Not only is it an agricultural powerhouse; it's an economic dynamo for rural and regional Australia and the local Roma and Maranoa community. Not only has it sold over 11 million head of cattle; it has also injected around $5 billion into the Australian economy. It is an agricultural powerhouse and a large gem of Western Queensland. That's why the new multipurpose facility is so important, not just to the saleyards or to the Roma and Maranoa community but to regional Queensland and Australia. The new multipurpose facility is more than just a building with a workspace, canteen and amenities. It is more than just an interpretive centre to showcase the industry and attract visitors. It is more than just a stud stock selling arena to buy and sell prized cattle. It is a community asset, a meeting place, a place of work and play. The Australia Day ceremony and celebrations were proof of this.
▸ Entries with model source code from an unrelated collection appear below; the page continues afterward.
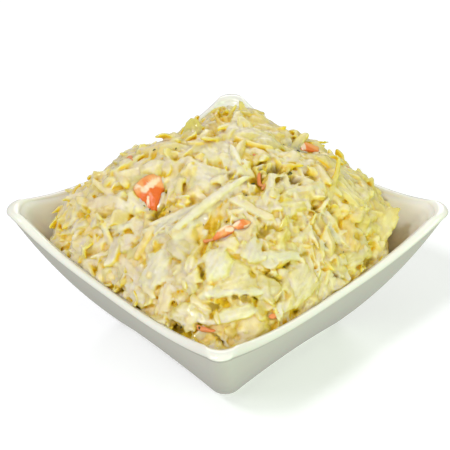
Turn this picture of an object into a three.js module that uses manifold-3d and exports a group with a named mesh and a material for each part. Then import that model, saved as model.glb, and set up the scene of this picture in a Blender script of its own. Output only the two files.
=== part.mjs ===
// Coleslaw heaped in a square white porcelain bowl, as a three.js scene graph.
// Millimetres, +Z up, origin at the middle of the foot's underside, sides parallel to X and Y.
// The heap is one solid: a mound with shreds of cabbage fused to it. Each larger carrot piece is a solid too.
import * as THREE from 'three';
import { mergeVertices } from 'three/addons/utils/BufferGeometryUtils.js';
import Module from 'manifold-3d';

// Driving dimensions

// The bowl's outlines are squares with their corners on the diagonals. "corner" is the distance from the
// axis to a corner tip, "round" the corner's radius, and "pinch" the angle, in radians, that a side
// turns in by at its ends, so that its middle lies inside the straight line between two tips.
const bowl = {
  rim: { corner: 89.4, round: 6.2, pinch: 0.0465 },
  foot: { corner: 44.4, round: 6.3, pinch: 0.0984 },
  insideRim: { corner: 83.7, round: 8, pinch: 0.0465 },
  insideFloor: { corner: 42, round: 11, pinch: 0.05 },
  tipHeight: 61, // rim at the four corner tips
  sideHeight: 53.1, // rim at the middle of a side
  riseTowardsTip: 2.66, // power by which the rim climbs from a side's middle to the tip
  floorHeight: 6, // inside floor above the table
  footHeight: 3,
  footEdge: 0.6, // bevel round the foot's underside
  footRing: 6.5, // how far the foot ring's flat reaches inwards, measured at a corner
  recess: 1.8, // depth of the hollow inside the foot ring
  wallStart: 0.07, // where along the wall's sweep the foot ring meets it
  wallEnd: 0.97, // where along the sweep the rounded lip begins
  lipRadius: 1.7,
};
// A wall leaves the foot at one slope and reaches the rim at a steeper one, along part of a circle.
// These are the circle's angles, in radians; a corner's ridge ends steeper than a side's middle.
const sweepStart = 0.523;
const sweepEndCorner = 0.9506;
const sweepEndSide = 0.8362;

// The mound's plan is a rounded square, and its height falls from a peak to an edge.
const mound = {
  half: 60, // plan half width
  squareness: 4.5, // power of the plan's rounded square
  edge: 44, // height where it ends in the corners
  peak: 84,
  fall: 2.1, // power by which it falls from the peak
  shoulder: 0.75, // power by which it steepens at the edge
  leanX: -0.0024, // share by which it grows for each millimetre
  leanY: 0.0032,
};
const rippleHeight = 0.9; // small waves over the whole mound
const gap = 0.35; // air left between pieces that touch

// Broad swells and hollows of the mound: centre x and y, reach and height.
const swells = [
  { x: -24, y: 28, reach: 11, height: 3 }, // the crown, towards the back
  { x: -43, y: 8, reach: 11, height: -8 },
  { x: -26, y: -32, reach: 12, height: 4.5 },
  { x: 4, y: 48, reach: 8, height: 4.5 },
  { x: 9, y: 27, reach: 7, height: -4.5 }, // hollow beside the crown
  { x: 26, y: 30, reach: 11, height: 3.5 },
  { x: 30, y: -6, reach: 10, height: 1.8 },
  { x: 14, y: -26, reach: 9, height: -1.8 },
  { x: -22, y: -12, reach: 9, height: 3.5 },
  { x: -50, y: -20, reach: 9, height: -3 },
  { x: 48, y: 41, reach: 8, height: 1.5 },
  { x: -45, y: -44, reach: 8, height: 4 },
  { x: -48, y: 35, reach: 9, height: -2 },
];

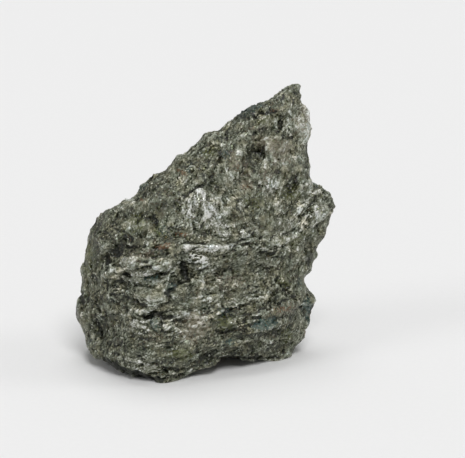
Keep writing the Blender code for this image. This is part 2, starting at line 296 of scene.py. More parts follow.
# Blocks that stand proud, each over its own groove: x, h, half length, half width, tilt in degrees,
# height
blocks = [
    (-18.5, 17.9, 0.9, 0.9, 0, 0.22), (-8.1, 7.2, 0.9, 0.8, 0, 0.19), (-18.9, 11.3, 1.6, 0.7, 88, 0.17),
    (-21.7, 11.2, 1.4, 0.6, 90, 0.17), (-15.6, 11.0, 1.1, 0.6, 85, 0.17),
    (-23.9, 11.0, 1.9, 0.9, 95, 0.17), (-19.6, 7.8, 1.5, 0.8, 80, 0.19),
    (-23.8, 6.8, 1.6, 0.9, 110, 0.17), (-18.8, 4.6, 1.4, 0.9, 10, 0.17),
    (-24.0, 16.4, 1.8, 1.1, 90, 0.14), (-21.8, 15.4, 1.4, 0.9, 80, 0.14),
    (-22.6, 19.4, 1.5, 1.1, 80, 0.17), (13.6, 36.9, 1.6, 0.9, 95, 0.19), (17.2, 28.7, 1.6, 1.4, 80, 0.14),
    (16.2, 25.4, 3.2, 0.8, 2, 0.14), (23.0, 35.4, 1.4, 0.9, 15, 0.19), (23.8, 32.0, 1.5, 0.9, 35, 0.17),
    (17.3, 39.2, 2.2, 1.8, 75, 0.14), (4.9, 40.3, 1.2, 1.0, 70, 0.17), (13.2, 8.2, 2.3, 1.0, 10, 0.17),
    (-2.9, 8.0, 1.2, 0.6, -10, 0.17), (3.1, 10.7, 1.0, 0.7, 25, 0.17), (12.9, 4.6, 1.2, 0.7, 0, 0.14),
    (21.0, 9.8, 1.4, 0.9, 15, 0.17), (21.6, 13.2, 1.6, 1.0, 80, 0.17), (-10.2, 8.3, 1.2, 0.9, 90, 0.11),
    (8.0, 23.6, 0.9, 0.6, 10, 0.17), (13.0, 23.7, 1.3, 0.5, -10, 0.17), (5.9, 34.4, 1.4, 0.6, 20, 0.14),
    (8.0, 33.4, 1.2, 0.7, 60, 0.14),
]


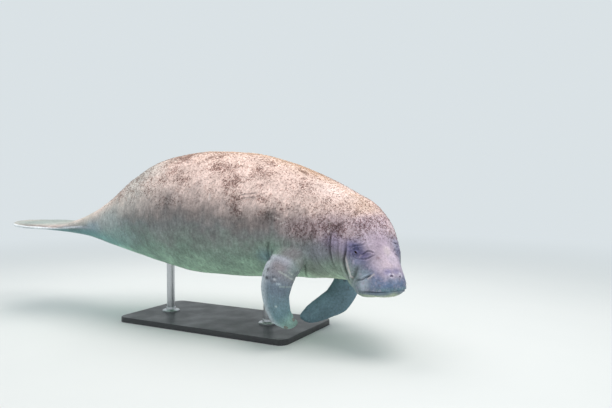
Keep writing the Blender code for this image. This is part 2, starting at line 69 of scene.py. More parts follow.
# Cross-sections along the straight body: distance from the tail tip, half width, height of
# the widest level, top, underside, and how square the section is above and below that level
STATIONS = (
    (0.00, 0.258, 0.008, 0.022, -0.008, 2.6, 2.6),
    (0.20, 0.256, -0.001, 0.018, -0.020, 2.6, 2.6),
    (0.40, 0.207, -0.014, 0.015, -0.035, 2.3, 2.3),
    (0.60, 0.173, 0.002, 0.084, -0.074, 2.0, 2.0),
    (0.80, 0.229, 0.025, 0.193, -0.128, 2.0, 2.0),
    (1.00, 0.302, 0.060, 0.329, -0.169, 2.0, 2.1),
    (1.25, 0.378, 0.085, 0.431, -0.214, 2.05, 2.2),
    (1.50, 0.405, 0.090, 0.458, -0.246, 2.1, 2.3),
    (1.75, 0.396, 0.085, 0.445, -0.246, 2.1, 2.3),
    (2.00, 0.352, 0.070, 0.390, -0.232, 2.1, 2.25),
    (2.20, 0.294, 0.045, 0.315, -0.224, 2.05, 2.2),
    (2.40, 0.227, 0.010, 0.232, -0.214, 2.0, 2.1),
    (2.50, 0.190, -0.023, 0.197, -0.206, 2.0, 2.1),
    (2.60, 0.160, -0.080, 0.133, -0.232, 2.0, 2.4),
    (2.65, 0.130, -0.122, 0.052, -0.260, 2.0, 3.0),
    (2.70, 0.104, -0.155, -0.016, -0.258, 2.1, 3.0),
    (2.77, 0.076, -0.183, -0.110, -0.247, 2.2, 3.0),
    (2.805, 0.066, -0.189, -0.148, -0.240, 2.3, 3.0),
)

# Pose: how far the tail and the head are turned from the middle of the body, between which
# stations, and the station above the origin
TAIL_TURN = math.radians(10.4)
HEAD_TURN = math.radians(-35.9)
TAIL_TURN_SPAN = (0.4, 1.5)
HEAD_TURN_SPAN = (2.0, 2.62)
STAND_STATION = 1.56

# Mounds on the skin: centre, reach along each axis, and height. They mirror across the body
MOUNDS = {
    "upper_lip": ((2.775, 0.060, -0.200), (0.055, 0.045, 0.035), 0.009),
    "lip_corner": ((2.690, 0.098, -0.212), (0.045, 0.045, 0.030), 0.009),
    "nostril": ((2.799, 0.025, -0.139), (0.018, 0.016, 0.016), 0.005),
    "brow": ((2.635, 0.105, -0.012), (0.040, 0.040, 0.022), 0.005),
    "eye_hollow": ((2.650, 0.116, -0.045), (0.026, 0.040, 0.022), -0.006),
    "shoulder": ((2.190, 0.270, -0.075), (0.110, 0.080, 0.090), 0.016),
    "lip_cleft": ((2.805, 0.000, -0.185), (0.030, 0.015, 0.030), -0.003),
    "armpit": ((2.070, 0.300, -0.135), (0.040, 0.060, 0.060), -0.010),
}

# Mouth: its corner, its front, and how far the lower lip stands back
MOUTH_CORNER_X, MOUTH_CORNER_Z = 2.645, -0.238
MOUTH_FRONT_X, MOUTH_FRONT_Z = 2.800, -0.219
LOWER_LIP_STEP = 0.007

# Eyes and nostrils, on the straight body
EYE_X, EYE_Z = 2.645, -0.043
EYE_RADIUS = 0.0105
NOSTRIL = (2.788, 0.027, -0.138)
NOSTRIL_SHIFT = 0.014

# Flippers, from inside the shoulder to the tip. Each row has a point on the middle line, with
# its height above the body's zero level, the way the broad face looks, half the breadth and
# half the thickness
RIGHT_FLIPPER = (
    ((0.579, -0.203, -0.043), (0.40, -0.85, 0.40), 0.086, 0.064),
    ((0.602, -0.295, -0.098), (0.40, -0.85, 0.30), 0.084, 0.056),
    ((0.594, -0.359, -0.154), (0.42, -0.88, 0.15), 0.081, 0.047),
    ((0.590, -0.387, -0.214), (0.45, -0.88, 0.05), 0.075, 0.038),
    ((0.588, -0.390, -0.272), (0.45, -0.88, -0.05), 0.066, 0.030),
    ((0.593, -0.379, -0.327), (0.45, -0.88, -0.10), 0.060, 0.024),
    ((0.604, -0.358, -0.372), (0.50, -0.85, -0.20), 0.053, 0.019),
    ((0.632, -0.327, -0.405), (0.50, -0.80, -0.25), 0.040, 0.015),
    ((0.662, -0.301, -0.408), (0.50, -0.80, -0.25), 0.024, 0.011),
)
LEFT_FLIPPER = (
    ((0.650, 0.190, -0.050), (0.10, 0.85, 0.40), 0.083, 0.062),
    ((0.675, 0.265, -0.135), (0.00, 0.90, 0.25), 0.080, 0.054),
    ((0.690, 0.258, -0.222), (-0.20, 0.90, 0.10), 0.077, 0.044),
    ((0.686, 0.218, -0.300), (-0.35, 0.88, 0.00), 0.078, 0.036),
    ((0.659, 0.167, -0.370), (-0.45, 0.85, -0.05), 0.081, 0.028),
    ((0.622, 0.112, -0.403), (-0.45, 0.85, -0.05), 0.073, 0.023),
    ((0.585, 0.067, -0.428), (-0.45, 0.85, -0.05), 0.063, 0.018),
    ((0.549, 0.027, -0.446), (-0.45, 0.85, -0.05), 0.050, 0.014),
    ((0.515, -0.012, -0.452), (-0.45, 0.85, -0.05), 0.030, 0.011),
)
FLIPPER_TIP_ROUND = 0.10
FLIPPER_ROOT_SHARE = 0.22
NAIL_HALF = (0.0095, 0.0045, 0.0130)
NAIL_SHARES = (-0.45, 0.0, 0.45)
NAIL_PLACE = 0.88

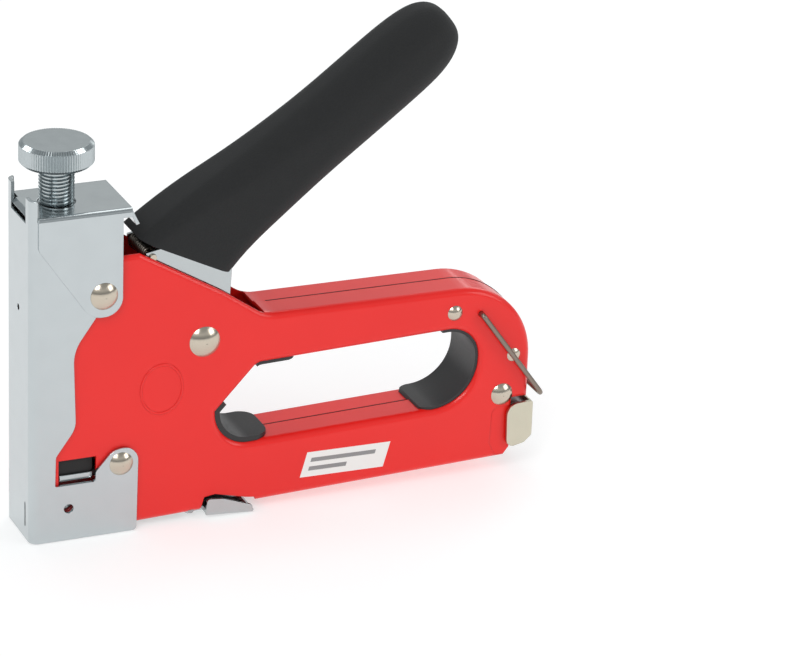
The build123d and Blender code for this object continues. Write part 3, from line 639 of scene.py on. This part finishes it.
def seam_line(name, path):
    """A thin strip along path. Each point is X, Z and the outward direction there, in degrees up from +X."""
    deselect()
    bpy.ops.mesh.primitive_circle_add(vertices=4, radius=0.001, location=(0, 0, 0), fill_type="NGON")
    strip = bpy.context.object
    strip.name = name
    bpy.ops.object.mode_set(mode="EDIT")
    bpy.ops.mesh.select_all(action="SELECT")
    for _ in path[1:]:
        bpy.ops.mesh.extrude_region_move(TRANSFORM_OT_translate={"value": (0, 0, 0.001)})
    bpy.ops.object.mode_set(mode="OBJECT")
    section = [(SEAM_NEAR, -SEAM_DEEP), (SEAM_FAR, -SEAM_DEEP),
               (SEAM_FAR, SEAM_PROUD), (SEAM_NEAR, SEAM_PROUD)]
    for index, vertex in enumerate(strip.data.vertices):
        x, z, facing = path[index // 4]
        y, rise = section[index % 4]
        vertex.co = ((x + rise * math.cos(math.radians(facing))) * MM, y * MM,
                     (z + rise * math.sin(math.radians(facing))) * MM)
    outward(strip)
    strip.data.materials.append(painted_seam_shade)
    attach(strip, "frame")


upper = [(BAR_FRONT, BAR_FRONT_Z, 90), (BAR_REAR, BAR_REAR_Z, 90)]
for step in range(1, ARC_STEPS + 1):
    facing = 90 - REAR_SWEEP * step / ARC_STEPS
    upper.append((BAR_REAR + REAR_ROUND * math.cos(math.radians(facing)),
                  BAR_REAR_Z - REAR_ROUND + REAR_ROUND * math.sin(math.radians(facing)), facing))
seam_line("seam_line_upper", upper)
seam_line("seam_line_lower", [(86.5, 26.0, 90), (142.0, 27.66, 90)])
print("seam line points:", len(upper))

# %% [markdown]
# ## Window strip
# A bright strip closes the lower part of the nose's side window, as the folded lip of the magazine does.

# %% Window strip
def block(name, low, high, round_mm, finish, body):
    """A box between two corners in millimetres, with rounded edges."""
    deselect()
    middle_mm = [(a + b) / 2 * MM for a, b in zip(low, high)]
    bpy.ops.mesh.primitive_cube_add(size=1, location=middle_mm)
    made = bpy.context.object
    made.name = name
    made.scale = [(b - a) * MM for a, b in zip(low, high)]
    bpy.ops.object.transform_apply(location=True, rotation=True, scale=True)
    apply_modifier(made, "BEVEL", "edges", width=round_mm * MM, segments=2)
    bpy.ops.object.shade_smooth_by_angle(angle=math.radians(35))
    made.data.materials.append(finish)
    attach(made, body)
    return made


window_strip = block("window_strip", (10.8, -11.0, 20.7), (22.4, -10.4, 23.2), 0.2, lever_chrome, "frame")
print("window strip:", window_strip.name)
But this asset did not come about by chance. Rome wasn't built in a day and neither were the Roma Saleyards. It took a lot of work by a lot of people over a lot of years. It is impossible to thank everyone, but I'd like to mention a few champions. First of all I'd like to thank Roma Saleyards Advisory Committee and its Chair, Councillor Peter Flynn. Councillor Flynn has been a long-term advocate for the saleyards over many years and has sweated many buckets of sweat making this come about. I'd like to thank the Maranoa Regional Council, in particular councillors Chambers, Newman, Chandler, Schefe and Stanford for their backing. I thank the councillors who are going to step down at the coming elections for their years of service to the Roma and Maranoa communities. I missed one person on that list deliberately, and that is Cameron O'Neill. I don't think a day went by without Cameron O'Neill buzzing in my ear, and the ears of my colleagues, about the Maranoa and Roma saleyards, making sure that he was advocating on behalf of his community.

Thirdly, I'd like to thank my state and federal colleagues the member for Warrego, Ann Leahy, and the member for Maranoa, Minister Littleproud, and not forgetting John McVeigh, a former minister, and Barry O'Sullivan, a former senator. Finally, I'd like to thank, on behalf of the taxpayers of Australia and, in particular, of Queensland, the three levels of government—local, state and federal—for their contributions and for working together to make this project come about.

In closing, I'd like everyone to visit the Roma Saleyards. Go and watch the sale days. Go on a tour. Look through the interpretive centre. Grab lunch. Grab a coffee. Get an icy pole. It's everyone's to enjoy. Buy some cattle; sell some cattle. It is the place to go. Roma and Maranoa, you've done well.